Gazeteci Timur Soykan ile Murat Ağırel, tehdit ve şantaj suçlamalarıyla gözaltına alınmış, ardından adli kontrol ve yurt dışı çıkış yasağı ile serbest bırakılmıştı. Yasadışı bahis suçundan tutuklu olan Erkan Kork, gazetecilerin kendisine şantaj ve baskı yaptığını iddia ederek savcılığa şikayette bulunmuştu. Bu gelişmelerin ardından Haber7 yazarı Ferhat Murat, sosyal medyada yaptığı paylaşımla Ağırel'i hedef almıştı.

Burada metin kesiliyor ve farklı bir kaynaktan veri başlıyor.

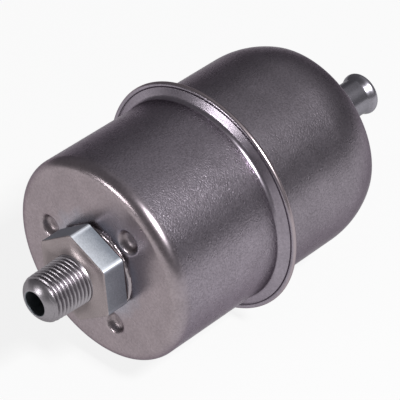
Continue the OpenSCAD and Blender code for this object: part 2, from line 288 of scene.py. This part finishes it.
def front_shell_outline():
    """Cross-section of the front shell: outside from the face to the crimp, then back along the inside."""
    corner_x, corner_r = FACE_X + FRONT_CORNER, CAN_R - FRONT_CORNER
    fillet_x, crimp = crimp_outline()
    return [
        *front_face_outline(),
        *arc(corner_x, corner_r, FRONT_CORNER, 180, 90, 24),
        *crimp,
        *arc(ROLL_X, ROLL_C, ROLL_R - SHEET, 0, 180, 8),
        (REAR_FLANGE_X, PINCH_R),
        *arc(fillet_x, CAN_R + FILLET_R, FILLET_R + SHEET, 360 - LEAN, 270, 10),
        *arc(corner_x, corner_r, FRONT_CORNER - SHEET, 90, 180, 12),
        (WALL_X, SPIGOT_R),
    ]


def dimple_depth(distance):
    """Depth of a dimple at a distance from its middle: one arc round the mouth, one round the floor."""
    run = DIMPLE_R - DIMPLE_FLOOR_R
    radius = (run ** 2 + DIMPLE_DEPTH ** 2) / (4 * DIMPLE_DEPTH)
    from_floor = np.clip(distance - DIMPLE_FLOOR_R, 0, run / 2)
    from_mouth = np.clip(DIMPLE_R - distance, 0, run / 2)
    low = DIMPLE_DEPTH - radius + np.sqrt(radius ** 2 - from_floor ** 2)
    high = radius - np.sqrt(radius ** 2 - from_mouth ** 2)
    return np.where(distance < DIMPLE_FLOOR_R + run / 2, low, high)


def press_dimples(x, r, a):
    """Presses the dimples into the front face, through the thickness of the sheet."""
    x = x.copy()
    on_face = x < FACE_X + 2 * SHEET
    for turn in DIMPLE_TURNS:
        dy = r * np.cos(a) - DIMPLE_RING * math.cos(turn)
        dz = r * np.sin(a) - DIMPLE_RING * math.sin(turn)
        x += np.where(on_face, dimple_depth(np.hypot(dy, dz)), 0)
    return x, r


def make_front_shell():
    """The front can: material 0 on its formed ends, 1 on its straight wall and 2 in the dimples."""
    piece = lathe("front_can", refine(front_shell_outline()), press_dimples)
    fillet_x = crimp_outline()[0]
    for face in piece.data.polygons:
        x, r = face.center.x, math.hypot(face.center.y, face.center.z)
        if FACE_X + FRONT_CORNER < x < fillet_x:
            face.material_index = 1
        elif x > FACE_X + DIMPLE_MOUTH and abs(r - DIMPLE_RING) < DIMPLE_R:
            face.material_index = 2
    return piece


def rear_shell_outline():
    """Cross-section of the rear shell; its shoulder is a wide arc that runs into a tight one."""
    flange_end_x = REAR_FLANGE_X + SHEET
    wall_x = flange_end_x + REAR_FILLET_R
    wide_x = REAR_X - SHOULDER_LEN
    tight_x, tight_r = REAR_X - TIGHT_R, REAR_R - SHOULDER_DEPTH
    run, rise = SHOULDER_LEN - TIGHT_R, SHOULDER_DEPTH - TIGHT_R
    wide = (run ** 2 + SHOULDER_DEPTH ** 2 - TIGHT_R ** 2) / (2 * rise)
    turn = math.degrees(math.atan2(run, wide - SHOULDER_DEPTH))
    return [
        (REAR_FLANGE_X, REAR_FLANGE_R),
        (flange_end_x, REAR_FLANGE_R),
        *arc(wall_x, REAR_R + REAR_FILLET_R, REAR_FILLET_R, 180, 270, 10),
        *arc(wide_x, REAR_R - wide, wide, 90, 90 - turn, 36),
        *arc(tight_x, tight_r, TIGHT_R, 90 - turn, 0, 28),
        (REAR_X, TUBE_R),
        (REAR_WALL_X, TUBE_R),
        *arc(tight_x, tight_r, TIGHT_R - SHEET, 0, 90 - turn, 16),
        *arc(wide_x, REAR_R - wide, wide - SHEET, 90 - turn, 90, 24),
        *arc(wall_x, REAR_R + REAR_FILLET_R, REAR_FILLET_R + SHEET, 270, 180, 10),
    ]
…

Murat, paylaşımında Erkan Kork'un iddiasına göre Ağırel'in kendisinden yüksek miktarda para talep ettiğini, bu talebin kabul edilmemesi üzerine de isminin yazı, program ve kitapta yer aldığını öne sürmüştü. Bu iddialar üzerine Ağırel'den çok sert bir yanıt geldi.
Ağırel'den Sert Yanıt
Ağırel, sosyal medya hesabından yaptığı açıklamada Murat'a "Sen adi bir yalancısın. Bu yazdıklarının tek bir satırını belgele, kalemimi kırayım" dedi. Ayrıca, Murat'ın iddialarının hiçbir resmi soruşturma evrağında yer almadığını ve halkı zehirlediğini belirtti. Ağırel, "Cesaretin varsa iddia dediklerini belgeli şekilde açıkla" çağrısında bulundu.
Ağırel açıklamasında şunları söyledi:
- "YALANCIYA ÖZEL BİLGİ Sen adi bir yalancısın. Ne emniyet, ne savcılık, ne de herhangi bir resmi soruşturma evrağında yer almayan bir iftirayı, “sözde bilgi aldım” süsüyle pazarlayıp halkı zehirliyorsun."
- "Daha önce de söyledim: Bu yazdıklarının tek bir satırını belgele, kalemimi kırayım. Ama sen ispatlayamazsan, aynı tavrı göstereceksin. Hodri meydan!"
- "Kirli Çark adlı kitabım Ocak 2025’te yayımlandı. Kitapta Erkan Kork’un adı dahi geçmez. Hakkındaki iddianame ve MASAK raporu 2024 yılına ait. davada yargılanan kişi iddianameyi göndermese böyle bir davadan haberim dahi yoktu .Kork ile Görüşmemiz mi? 2025 Mart ayında gerçekleşti. Yeni kitabım çıktıktan, Flash TV satıldıktan 3 ay sonra ! Ve ardından bu kişinin cevap hakkına riayet ederek Cumhuriyet’te dört ayrı yazı kaleme aldım. Hepsi belgeli, hepsi cevap hakkına saygılı."
- "Şimdi çıkmışsın, oturduğun yerden hikâye uyduruyorsun. Kuyruk acını biliyorum. Rezil olmanın hıncını almaya çalışıyorsun. Ama delikanlı ol biraz diyeceğim ama nafile…Cesaretin varsa iddia dediklerini belgeli şekilde açıkla. Senin gibi hiçbir bilgiye sahip olmadan ekranlara çıkanlar bu ülkenin asıl sorunudur. En büyük haberin, elinde sopayla soba ısısı hesaplamak olan sen, büyüklerinin işine karışma. Rezil desem rezil değilsin, utanmaz desem yüzün kalmamış."
Bu sert tartışma, gazetecilik camiasında büyük yankı uyandırdı. İki tarafın da açıklamaları sosyal medyada geniş yankı buldu.
Tartışmanın Muhtemel Etkileri
Bu tartışma, gazetecilik etiği ve medya ilişkileri konularını yeniden gündeme getirdi. İddiaların doğruluğu ve gazetecilerin sorumlulukları hakkında kamuoyunda tartışmalar yaşanması bekleniyor. Ayrıca, bu tür olayların basına olan güveni nasıl etkileyeceği de merak konusu.
Olayın yargıya taşınıp taşınmayacağı henüz belirsizliğini korurken, her iki tarafın da açıklamaları yakından takip ediliyor.